Prince al-Waleed, who described his decision as “a commitment without boundaries,” cited the Bill and Melinda Gates Foundation as a role model for his philanthropy.
A nephew of Saudi King Salman, the prince controls most of his wealth through the investment firm Kingdom Holding, in which he owns a 95% stake. His investments include sizable stakes in companies such as Citigroup Inc., Apple Inc., Twitter Inc. and Time Warner Inc.
Kingdom Holding also owns a small stake in News Corp., which owns Dow Jones & Co., publisher of The Wall Street Journal.
“The donation will be allocated according to a well devised plan throughout the coming years,” the prince said in a statement. “It will be based on a strategy that is supervised and managed by a board of trustees headed by me to ensure that it will be used after my death for humanitarian projects and initiatives,” he added, without giving further details on the donation plan.
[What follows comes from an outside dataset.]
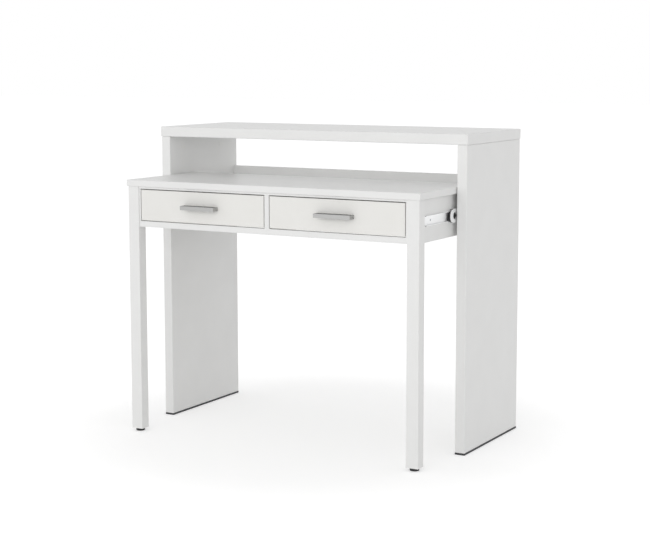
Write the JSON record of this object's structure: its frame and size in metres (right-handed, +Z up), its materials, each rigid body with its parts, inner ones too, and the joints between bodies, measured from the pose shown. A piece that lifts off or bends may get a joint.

Although Saudi Arabia has been widely criticized for its gender inequality, with women still forbidden from driving and facing several other restrictions, Prince al-Waleed has been a staunch and vocal advocate of women’s rights in recent years.
While many of the charities based in Saudi Arabia are linked to members of the royal family, this is the first time a prince has announced he will donate his entire fortune to philanthropy.
In 2011, Saudi banking billionaire Sulaiman al-Rajhi announced that he would donate the bulk of his money to charity through an endowment that bears his name.
Prince al-Waleed told the press that the planned donation won’t affect publicly traded Kingdom Holding, as no shares in the company were being sold, and that he would continue to run it as before.
He said his children, Prince Khaled and Princess Reem, were supportive of his decision to donate his wealth. Both of them were present at the announcement in the Saudi capital.